Because of Treasury’s blatant self-dealing, prior to the sweep Fannie and Freddie had to earn more than $28.7 billion pre-tax—all of which went to Treasury as $10.0 billion in Federal income taxes and $18.7 billion in senior preferred stock dividends—before their preferred or common shareholders could be paid a penny. Treasury insists on saying, “That’s because we gave them $187 billion to keep them solvent.” Judge Sweeney should say, “No, that’s because you abused your regulatory power by taking Fannie and Freddie over without statutory authority and for your own policy purposes, then conspired with a conservator you controlled to run up their non-cash losses, forcing on them senior preferred stock they didn’t need and you wouldn’t let them repay, whose purpose was to transform massive, temporary and artificial book expenses you’d created for them into massive, perpetual and real cash revenues you’re taking for yourself.”

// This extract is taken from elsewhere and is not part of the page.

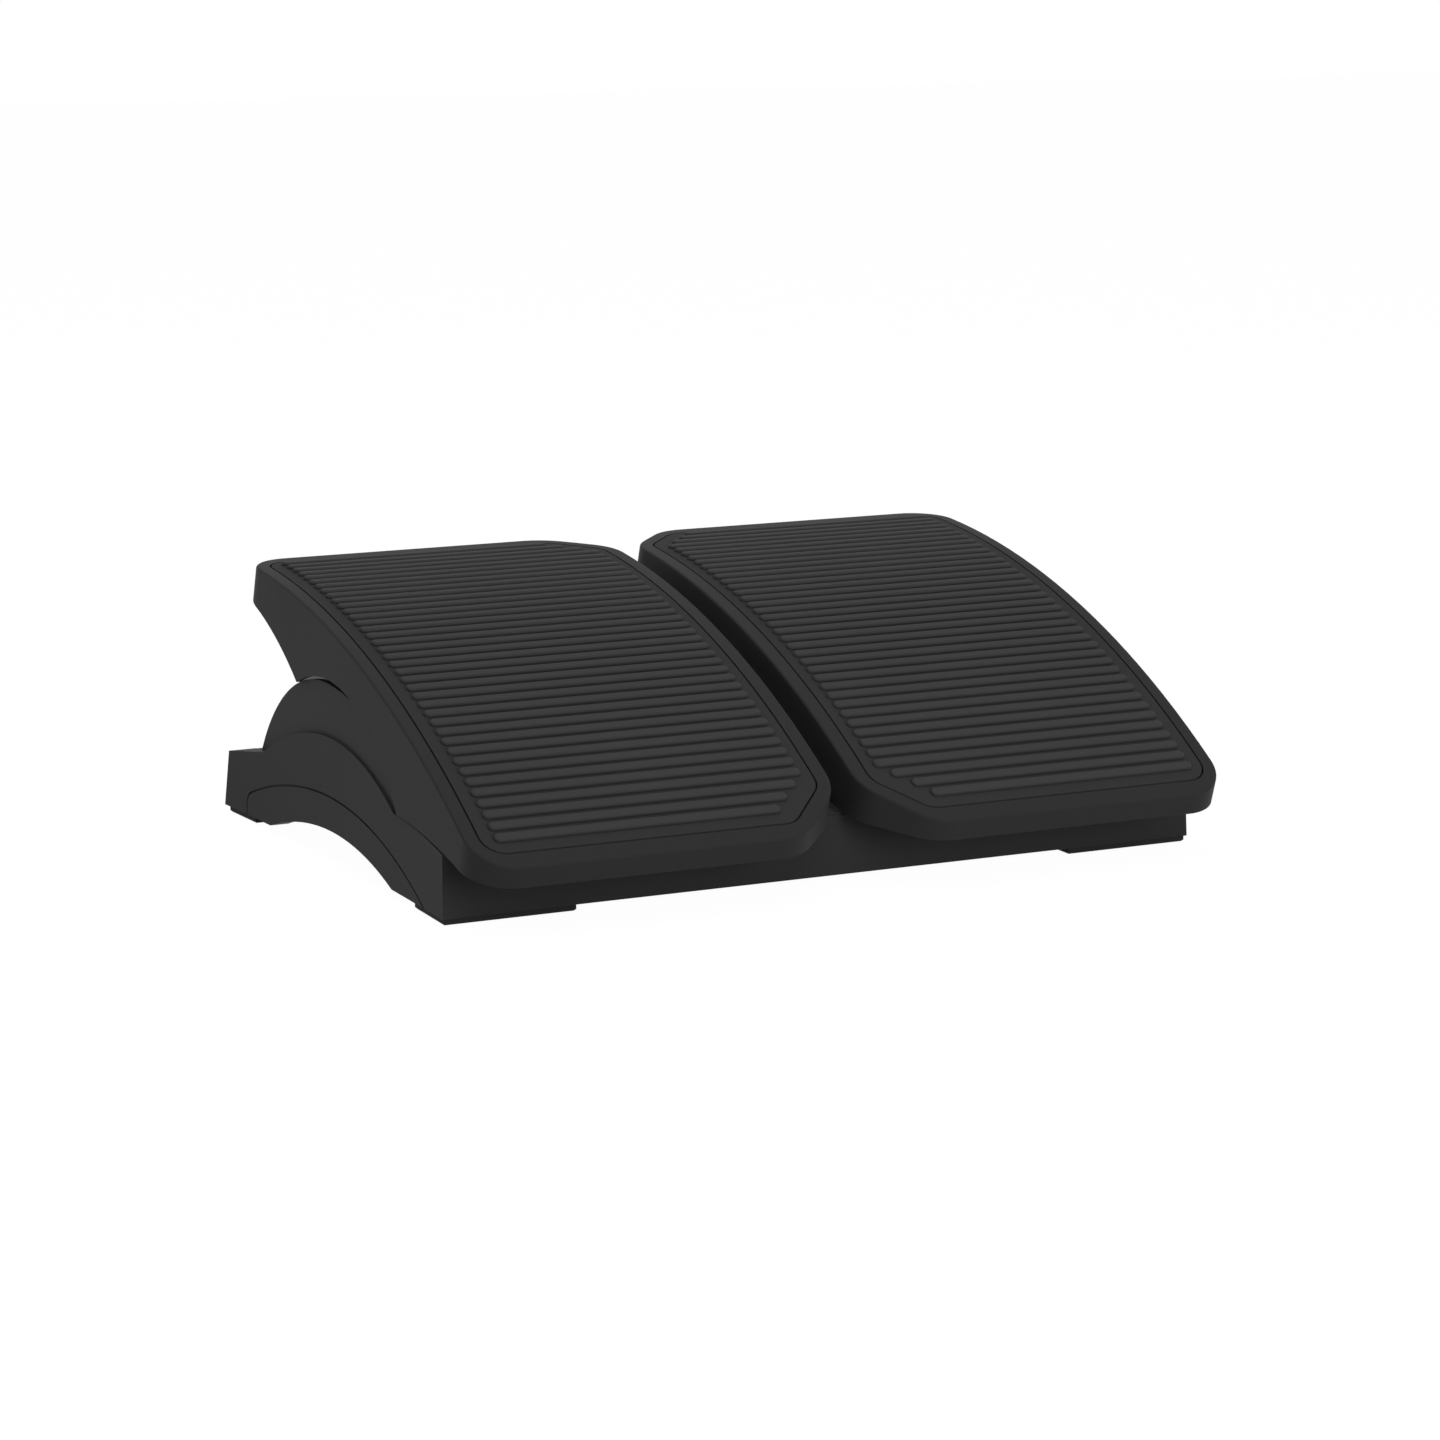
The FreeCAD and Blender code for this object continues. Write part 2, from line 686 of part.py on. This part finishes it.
def block_screw_places():
    y = block_half_width - block_screw_inset
    zs = (axle_z + block_above - block_screw_inset, axle_z - block_below + block_screw_inset)
    return [(axle_y + side * y, z) for side in (-1, 1) for z in zs]


def block_screw_holes():
    x1 = dome_inner_x + block_screw_grip
    return [rod_x(frame_screw_radius, V(0, y, z), block_inner_x, x1) for y, z in block_screw_places()]


def block_screws():
    """Pan-head screws that hold the axle blocks to the domes."""
    screws = []
    for y, z in block_screw_places():
        head = rod_x(frame_screw_head_radius, V(0, y, z), block_inner_x,
                     block_inner_x + frame_screw_head_height)
        shank = rod_x(frame_screw_radius, V(0, y, z), block_inner_x, dome_inner_x + block_screw_grip)
        screws.append(head.fuse(shank))
    return Part.makeCompound(screws + [mirrored(screw) for screw in screws])


def axle_block():
    """Bearing block inside the dome: blind seat for the axle and for the stop pin, sunk screw heads."""
    y0 = axle_y - block_half_width
    y1 = axle_y + block_half_width
    z0 = axle_z - block_below
    z1 = axle_z + block_above
    corners = [V(block_inner_x, y, z) for y, z in ((y0, z0), (y1, z0), (y1, z1), (y0, z1))]
    body = Part.Face(rounded_loop(corners, [block_corner] * 4)).extrude(V(block_thickness, 0, 0))
    sinks = [rod_x(frame_screw_head_radius, V(0, y, z), block_inner_x, block_inner_x + frame_screw_head_height)
             for y, z in block_screw_places()]
    seats = [rod_x(axle_radius, axle, 0, BIG), stop_pin()]
    return body.cut(block_screw_holes() + sinks + seats)


def stop_pin():
    """Steel pin below the axle that rides in the slot of the outer hinge rib."""
    centre = V(0, axle_y, axle_z - stop_radius)
    return rod_x(stop_pin_radius, centre, outer_rib_x - stop_pin_tail, block_inner_x + stop_pin_seat)


def axle_rod():
    end = dome_inner_x - axle_end_gap
    return rod_x(axle_radius, axle, -end, end)


def thrust_washers():
    """Washers on the axle beside each axle block and beside the boss of the bearer."""
    washers = []
    for x0 in (block_inner_x - washer_thickness, bearer_boss_half):
        disc = rod_x(washer_radius, axle, x0, x0 + washer_thickness)
        washers.append(disc.cut(rod_x(axle_radius, axle, 0, BIG)))
    return Part.makeCompound(washers + [mirrored(washer) for washer in washers])


def centre_bearer():
    """Beam from rail to rail with a tower in the middle that holds the axle between the pedals."""
    y0 = front_rail_inner_y
    y1 = rear_rail_inner_y
    beam = box(-bearer_half, bearer_half, y0, y1, bearer_bottom_z, bearer_top_z)
    tower = side_prism([(axle_y - bearer_tower_half, bearer_top_z), (axle_y + bearer_tower_half, bearer_top_z),
                        (axle_y + bearer_head_radius, axle_z), (axle_y - bearer_head_radius, axle_z)],
                       -bearer_half, bearer_half)
    feet = [box(-bearer_foot_half, bearer_foot_half, y, y + bearer_flange, bearer_bottom_z, bearer_top_z)
            for y in (y0, y1 - bearer_flange)]
    head = rod_x(bearer_head_radius, axle, -bearer_half, bearer_half)
    boss = rod_x(bearer_boss_radius, axle, -bearer_boss_half, bearer_boss_half)
    body = joined([beam, tower, head, boss] + feet)
    low = bearer_bottom_z + bearer_flange
    high = bearer_top_z - bearer_flange
    spans = [(y0 + 2 * bearer_flange, axle_y - bearer_tower_half), (axle_y + bearer_tower_half, y1 - 2 * bearer_flange)]
    pockets = []
    for a, b in spans:
        pockets.append(box(bearer_web_half, bearer_half, a, b, low, high))
        pockets.append(box(-bearer_half, -bearer_web_half, a, b, low, high))
    holes = bearer_screw_holes() + [mirrored(hole) for hole in bearer_screw_holes()]
    return body.cut(pockets + holes + [rod_x(axle_radius, axle, -BIG, BIG)])


def bearer_screw_places():
    """Screws along Y through the bearer's feet into the rails, as (y of the head, direction) pairs."""
    return [(front_rail_inner_y + bearer_flange, -1), (rear_rail_inner_y - bearer_flange, 1)]


def rod_y(radius, x, z, y0, y1):
    return Part.makeCylinder(radius, abs(y1 - y0), V(x, min(y0, y1), z), V(0, 1, 0))


def bearer_screw_holes():
    z = (bearer_bottom_z + bearer_top_z) / 2
    reach = bearer_flange + frame_screw_grip + screw_hole_relief
    return [rod_y(frame_screw_radius, bearer_screw_x, z, y, y + way * reach) for y, way in bearer_screw_places()]


def bearer_screws():
    """Pan-head screws that hold the centre bearer to the rails."""
    z = (bearer_bottom_z + bearer_top_z) / 2
    reach = bearer_flange + frame_screw_grip
    screws = []
    for y, way in bearer_screw_places():
        head = rod_y(frame_screw_head_radius, bearer_screw_x, z, y, y - way * frame_screw_head_height)
        screws.append(head.fuse(rod_y(frame_screw_radius, bearer_screw_x, z, y, y + way * reach)))
    return Part.makeCompound(screws + [mirrored(screw) for screw in screws])


def buffer_places():
    return [inner_rib_x + hinge_rib_thickness + buffer_inset, outer_rib_x - buffer_inset]


def buffer_stems():
    z0 = front_rail_top_z - base_wall
    return [Part.makeCylinder(buffer_stem_radius, base_wall, V(x, front_bar_y, z0)) for x in buffer_places()]


def front_buffers():
    """Rubber buffers on the front rail: a pedal's front bar comes down on them."""
    buffers = []
    for x, stem in zip(buffer_places(), buffer_stems()):
        head = Part.makeCylinder(buffer_radius, buffer_height, V(x, front_bar_y, front_rail_top_z))
        buffers.append(head.fuse(stem))
    return Part.makeCompound(buffers + [mirrored(buffer) for buffer in buffers])


def foot_spans():
    """Front and rear edge of each foot on the right side."""
    front = base_front_y + front_foot_setback
    rear = base_rear_y - rear_foot_setback
    return {"front": (front, front + front_foot_length), "rear": (rear - rear_foot_length, rear)}


def foot_inner_x(span):
    return half_width(span[0]) - foot_inset - foot_width


def studs_of(span):
    y = (span[0] + span[1]) / 2
    return [Part.makeCylinder(foot_stud_radius, foot_stud_height, V(foot_inner_x(span) + place, y, base_bottom_z))
            for place in foot_stud_places]


def foot_studs():
    return [stud for span in foot_spans().values() for stud in studs_of(span)]


def foot(span):
    """Rubber foot: flat pad along the side wall, pushed into the base with two studs."""
    y0, y1 = span
    corners = [(foot_inner_x(span), y0), (half_width(y0) - foot_inset, y0), (half_width(y1) - foot_inset, y1),
               (foot_inner_x(span), y1)]
    points = [V(x, y, 0) for x, y in corners]
    pad = Part.Face(Part.makePolygon(points + points[:1])).extrude(V(0, 0, base_bottom_z))
    sole = [face for face in pad.Faces if face.CenterOfMass.z < 1e-6]
    pad = pad.makeChamfer(foot_round, sole[0].Edges)
    return pad.fuse(studs_of(span))


def save(name, shape):
    if not shape.isValid():
        raise ValueError(name + " is not a valid shape")
    shape.exportStep("parts/" + name + ".step")
    box_of = shape.BoundBox
    print(f"{name}: {len(shape.Solids)} solids, {shape.Volume / 1000:.2f} cm3, "
          f"x {box_of.XMin:.1f}..{box_of.XMax:.1f} y {box_of.YMin:.1f}..{box_of.YMax:.1f} "
          f"z {box_of.ZMin:.1f}..{box_of.ZMax:.1f}")


def save_pair(name, shape):
    save("right_" + name, shape)
    save("left_" + name, mirrored(shape))


os.makedirs("parts", exist_ok=True)

save_pair("side_frame", side_frame())
save("front_rail", front_rail())
save("rear_rail", rear_rail())
save("centre_bearer", centre_bearer())
save("axle_rod", axle_rod())
save("thrust_washers", thrust_washers())
save_pair("axle_block", axle_block())
save_pair("stop_pin", stop_pin())
save("axle_block_screws", block_screws())
save("frame_screws", frame_screws())
save("bearer_screws", bearer_screws())
save("front_buffers", front_buffers())
for end, span in foot_spans().items():
    save(end + "_right_foot", foot(span))
    save(end + "_left_foot", mirrored(foot(span)))
save_pair("pedal_shell", pedal_shell())
save_pair("tread_pad", tread_pad())
save_pair("outer_hinge_rib", outer_hinge_rib())
save_pair("inner_hinge_rib", inner_hinge_rib())
save_pair("cross_bars", cross_bars())
save_pair("pivot_bushes", pivot_bushes())
save_pair("pedal_screws", pedal_screws())
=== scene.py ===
# %% [markdown]
# # Tilting under desk footrest
# Two curved foot pedals rock side by side on one steel axle. The pedals lean on a low black base with
# arched sides. Every piece comes from the fixed frame, in metres, with +X to the right pedal, +Y to the
# rear and +Z up. This file gives the pieces their finishes, and sets up the floor, the lights and the
# camera.

# %% Load the frame
import bpy, bmesh
import json
from math import radians
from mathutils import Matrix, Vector

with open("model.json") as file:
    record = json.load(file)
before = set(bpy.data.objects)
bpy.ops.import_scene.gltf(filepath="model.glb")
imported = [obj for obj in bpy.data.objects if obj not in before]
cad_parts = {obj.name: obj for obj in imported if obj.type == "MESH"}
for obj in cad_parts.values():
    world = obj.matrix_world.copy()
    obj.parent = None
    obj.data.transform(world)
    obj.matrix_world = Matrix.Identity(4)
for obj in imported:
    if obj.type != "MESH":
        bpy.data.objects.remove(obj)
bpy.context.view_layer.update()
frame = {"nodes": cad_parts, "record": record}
nodes = frame["nodes"]
print("pieces in the frame:", len(nodes))

# %% [markdown]
# ## Shader maths
# A finish is easier to read as a sum than as a tangle of boxes, so one small class wraps a socket and
# lets Python's own operators add the Math nodes. Any other node comes from the method `node`, which
# takes its type, its settings and the values or links of its sockets.

# %% A socket that can be calculated with
class Value:
    def __init__(self, finish, socket):
        self.finish = finish
        self.socket = socket

    def maths(self, operation, *others):
        return self.finish.node("ShaderNodeMath", {"operation": operation}, self, *others)

    def __add__(self, other):
        return self.maths("ADD", other)

    def __radd__(self, other):
        return self + other

    def __sub__(self, other):
        return self.maths("SUBTRACT", other)

    def __rsub__(self, other):
        return self * -1 + other

    def __mul__(self, other):
        return self.maths("MULTIPLY", other)

    def __rmul__(self, other):
        return self * other

    def power(self, other):
        return self.maths("POWER", other)

    def between(self, low, high):
        """0 below low, 1 above high, and a smooth step in between."""
        settings = {"interpolation_type": "SMOOTHSTEP"}
        return self.finish.node("ShaderNodeMapRange", settings, self, low, high, 0.0, 1.0)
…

But it may not even come to a judge’s ruling. Now that the facts about what Treasury did with Fannie and Freddie are out, they can’t be re-hidden. It therefore is entirely possible that officials either in the current or the coming administration will realize that the positions Treasury has taken on Fannie and Freddie are untenable, and they will change course. This course change could include their position on mortgage reform, with a realization that seeking to replace the two companies that produced the best performance records prior to the crisis with a new and untested alternative, or “private market” entities or mechanisms that did demonstrably worse, is folly.